Records from a data source:
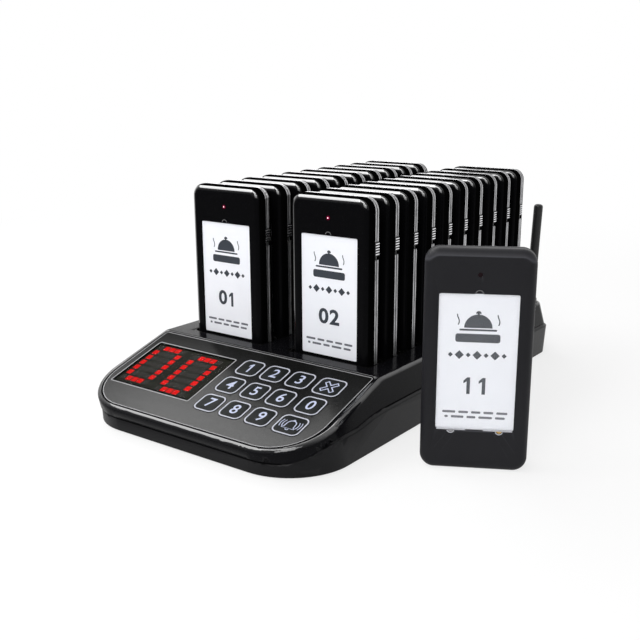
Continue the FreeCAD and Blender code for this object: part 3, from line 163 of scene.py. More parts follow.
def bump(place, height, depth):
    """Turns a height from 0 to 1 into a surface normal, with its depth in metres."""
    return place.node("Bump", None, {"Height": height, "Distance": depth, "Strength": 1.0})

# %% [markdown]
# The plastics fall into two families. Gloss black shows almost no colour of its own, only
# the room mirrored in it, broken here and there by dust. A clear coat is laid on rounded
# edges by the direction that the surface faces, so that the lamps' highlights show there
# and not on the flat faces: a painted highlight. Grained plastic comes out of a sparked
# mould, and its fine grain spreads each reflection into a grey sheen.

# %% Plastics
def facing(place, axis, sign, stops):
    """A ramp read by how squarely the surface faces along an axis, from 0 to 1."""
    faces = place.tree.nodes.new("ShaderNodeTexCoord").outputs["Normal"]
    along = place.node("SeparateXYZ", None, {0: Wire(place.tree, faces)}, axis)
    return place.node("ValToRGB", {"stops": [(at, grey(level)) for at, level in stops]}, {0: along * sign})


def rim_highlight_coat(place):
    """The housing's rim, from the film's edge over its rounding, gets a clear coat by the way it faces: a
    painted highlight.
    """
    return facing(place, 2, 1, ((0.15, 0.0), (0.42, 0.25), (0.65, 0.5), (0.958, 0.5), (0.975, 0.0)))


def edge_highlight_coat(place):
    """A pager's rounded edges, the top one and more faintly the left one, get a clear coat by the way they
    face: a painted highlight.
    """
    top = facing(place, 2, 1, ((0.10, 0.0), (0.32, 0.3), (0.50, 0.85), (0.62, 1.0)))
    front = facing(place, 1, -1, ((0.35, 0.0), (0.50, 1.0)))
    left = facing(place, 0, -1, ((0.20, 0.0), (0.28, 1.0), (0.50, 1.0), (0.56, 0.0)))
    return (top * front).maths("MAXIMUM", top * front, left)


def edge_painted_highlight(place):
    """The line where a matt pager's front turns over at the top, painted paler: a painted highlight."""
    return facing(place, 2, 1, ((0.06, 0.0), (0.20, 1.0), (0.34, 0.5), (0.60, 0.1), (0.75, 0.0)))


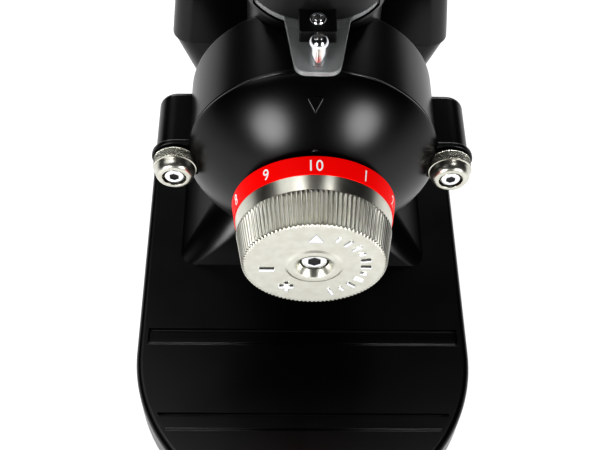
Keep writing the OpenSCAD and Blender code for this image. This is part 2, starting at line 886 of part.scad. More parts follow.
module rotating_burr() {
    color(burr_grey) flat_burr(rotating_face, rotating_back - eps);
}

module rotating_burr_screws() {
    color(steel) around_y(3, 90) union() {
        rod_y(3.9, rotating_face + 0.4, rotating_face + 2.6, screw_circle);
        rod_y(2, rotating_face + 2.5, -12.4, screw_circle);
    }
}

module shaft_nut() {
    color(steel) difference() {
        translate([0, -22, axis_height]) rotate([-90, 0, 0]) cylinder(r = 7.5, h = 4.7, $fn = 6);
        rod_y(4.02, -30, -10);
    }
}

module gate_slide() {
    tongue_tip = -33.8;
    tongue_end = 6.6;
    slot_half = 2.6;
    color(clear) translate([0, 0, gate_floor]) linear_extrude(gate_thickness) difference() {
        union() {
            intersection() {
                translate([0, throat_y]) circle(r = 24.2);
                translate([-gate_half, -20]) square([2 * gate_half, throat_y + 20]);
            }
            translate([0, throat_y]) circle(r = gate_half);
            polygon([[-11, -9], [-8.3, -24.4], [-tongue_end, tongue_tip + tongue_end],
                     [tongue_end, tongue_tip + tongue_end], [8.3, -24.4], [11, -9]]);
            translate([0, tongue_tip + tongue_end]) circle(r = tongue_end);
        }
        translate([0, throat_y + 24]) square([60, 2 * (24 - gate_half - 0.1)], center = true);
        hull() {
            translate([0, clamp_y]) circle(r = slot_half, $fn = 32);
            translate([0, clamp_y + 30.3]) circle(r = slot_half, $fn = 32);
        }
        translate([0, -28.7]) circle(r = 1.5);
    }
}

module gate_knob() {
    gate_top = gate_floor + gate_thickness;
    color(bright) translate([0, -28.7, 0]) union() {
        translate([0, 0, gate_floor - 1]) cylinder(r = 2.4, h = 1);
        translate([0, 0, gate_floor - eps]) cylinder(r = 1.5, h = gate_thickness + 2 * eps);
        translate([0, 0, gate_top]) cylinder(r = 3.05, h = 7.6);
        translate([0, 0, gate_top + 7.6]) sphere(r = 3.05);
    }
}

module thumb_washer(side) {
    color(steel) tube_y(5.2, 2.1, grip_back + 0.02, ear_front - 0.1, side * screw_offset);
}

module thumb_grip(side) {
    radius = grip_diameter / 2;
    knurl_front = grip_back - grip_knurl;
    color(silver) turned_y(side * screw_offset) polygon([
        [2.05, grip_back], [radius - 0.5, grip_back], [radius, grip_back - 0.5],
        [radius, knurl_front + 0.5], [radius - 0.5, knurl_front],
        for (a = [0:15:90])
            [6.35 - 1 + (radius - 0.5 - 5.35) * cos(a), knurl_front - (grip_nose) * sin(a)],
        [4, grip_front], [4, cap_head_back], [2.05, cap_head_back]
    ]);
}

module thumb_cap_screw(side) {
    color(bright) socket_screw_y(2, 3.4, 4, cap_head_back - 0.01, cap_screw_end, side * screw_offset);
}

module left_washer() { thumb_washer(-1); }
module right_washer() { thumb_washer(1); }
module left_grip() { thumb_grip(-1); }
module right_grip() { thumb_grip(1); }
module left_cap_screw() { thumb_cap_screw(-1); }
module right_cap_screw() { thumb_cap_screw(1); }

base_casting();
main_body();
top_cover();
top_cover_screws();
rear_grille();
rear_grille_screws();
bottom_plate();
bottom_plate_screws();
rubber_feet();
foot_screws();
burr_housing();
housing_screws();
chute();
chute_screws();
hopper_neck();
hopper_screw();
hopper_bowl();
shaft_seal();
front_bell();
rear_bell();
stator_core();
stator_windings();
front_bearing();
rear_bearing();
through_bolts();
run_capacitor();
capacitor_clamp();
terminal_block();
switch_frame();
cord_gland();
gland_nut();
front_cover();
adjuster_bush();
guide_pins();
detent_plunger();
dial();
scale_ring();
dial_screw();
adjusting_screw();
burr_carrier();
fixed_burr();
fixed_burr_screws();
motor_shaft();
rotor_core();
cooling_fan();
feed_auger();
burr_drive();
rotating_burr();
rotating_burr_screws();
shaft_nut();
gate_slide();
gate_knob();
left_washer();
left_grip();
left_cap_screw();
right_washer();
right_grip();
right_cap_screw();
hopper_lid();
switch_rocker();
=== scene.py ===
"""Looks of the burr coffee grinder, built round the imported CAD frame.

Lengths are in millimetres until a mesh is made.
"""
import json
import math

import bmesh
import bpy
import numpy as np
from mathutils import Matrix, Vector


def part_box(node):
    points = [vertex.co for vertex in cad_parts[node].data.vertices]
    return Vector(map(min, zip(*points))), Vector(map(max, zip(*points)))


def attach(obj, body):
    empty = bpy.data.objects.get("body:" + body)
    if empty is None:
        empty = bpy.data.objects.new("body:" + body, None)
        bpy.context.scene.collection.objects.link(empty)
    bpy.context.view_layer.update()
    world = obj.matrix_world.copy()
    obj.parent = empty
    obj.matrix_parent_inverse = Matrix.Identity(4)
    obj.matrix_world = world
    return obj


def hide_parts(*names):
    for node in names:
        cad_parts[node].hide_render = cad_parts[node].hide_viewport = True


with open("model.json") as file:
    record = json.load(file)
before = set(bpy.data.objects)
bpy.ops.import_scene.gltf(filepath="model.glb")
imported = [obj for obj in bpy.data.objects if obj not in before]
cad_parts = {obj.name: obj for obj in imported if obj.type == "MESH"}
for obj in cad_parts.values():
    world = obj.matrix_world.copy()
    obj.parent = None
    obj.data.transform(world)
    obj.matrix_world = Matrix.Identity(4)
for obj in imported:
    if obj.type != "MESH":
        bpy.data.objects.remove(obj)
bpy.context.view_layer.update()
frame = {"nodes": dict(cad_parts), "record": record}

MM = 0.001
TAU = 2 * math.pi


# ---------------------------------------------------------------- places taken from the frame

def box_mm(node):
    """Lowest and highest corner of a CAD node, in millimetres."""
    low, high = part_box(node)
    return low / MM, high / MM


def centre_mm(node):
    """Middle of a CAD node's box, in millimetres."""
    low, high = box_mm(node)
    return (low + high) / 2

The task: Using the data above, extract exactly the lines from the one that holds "base_casting();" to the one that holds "in imported if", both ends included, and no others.

Final answer:
base_casting();
main_body();
top_cover();
top_cover_screws();
rear_grille();
rear_grille_screws();
bottom_plate();
bottom_plate_screws();
rubber_feet();
foot_screws();
burr_housing();
housing_screws();
chute();
chute_screws();
hopper_neck();
hopper_screw();
hopper_bowl();
shaft_seal();
front_bell();
rear_bell();
stator_core();
stator_windings();
front_bearing();
rear_bearing();
through_bolts();
run_capacitor();
capacitor_clamp();
terminal_block();
switch_frame();
cord_gland();
gland_nut();
front_cover();
adjuster_bush();
guide_pins();
detent_plunger();
dial();
scale_ring();
dial_screw();
adjusting_screw();
burr_carrier();
fixed_burr();
fixed_burr_screws();
motor_shaft();
rotor_core();
cooling_fan();
feed_auger();
burr_drive();
rotating_burr();
rotating_burr_screws();
shaft_nut();
gate_slide();
gate_knob();
left_washer();
left_grip();
left_cap_screw();
right_washer();
right_grip();
right_cap_screw();
hopper_lid();
switch_rocker();
=== scene.py ===
"""Looks of the burr coffee grinder, built round the imported CAD frame.

Lengths are in millimetres until a mesh is made.
"""
import json
import math

import bmesh
import bpy
import numpy as np
from mathutils import Matrix, Vector


def part_box(node):
    points = [vertex.co for vertex in cad_parts[node].data.vertices]
    return Vector(map(min, zip(*points))), Vector(map(max, zip(*points)))


def attach(obj, body):
    empty = bpy.data.objects.get("body:" + body)
    if empty is None:
        empty = bpy.data.objects.new("body:" + body, None)
        bpy.context.scene.collection.objects.link(empty)
    bpy.context.view_layer.update()
    world = obj.matrix_world.copy()
    obj.parent = empty
    obj.matrix_parent_inverse = Matrix.Identity(4)
    obj.matrix_world = world
    return obj


def hide_parts(*names):
    for node in names:
        cad_parts[node].hide_render = cad_parts[node].hide_viewport = True


with open("model.json") as file:
    record = json.load(file)
before = set(bpy.data.objects)
bpy.ops.import_scene.gltf(filepath="model.glb")
imported = [obj for obj in bpy.data.objects if obj not in before]
cad_parts = {obj.name: obj for obj in imported if obj.type == "MESH"}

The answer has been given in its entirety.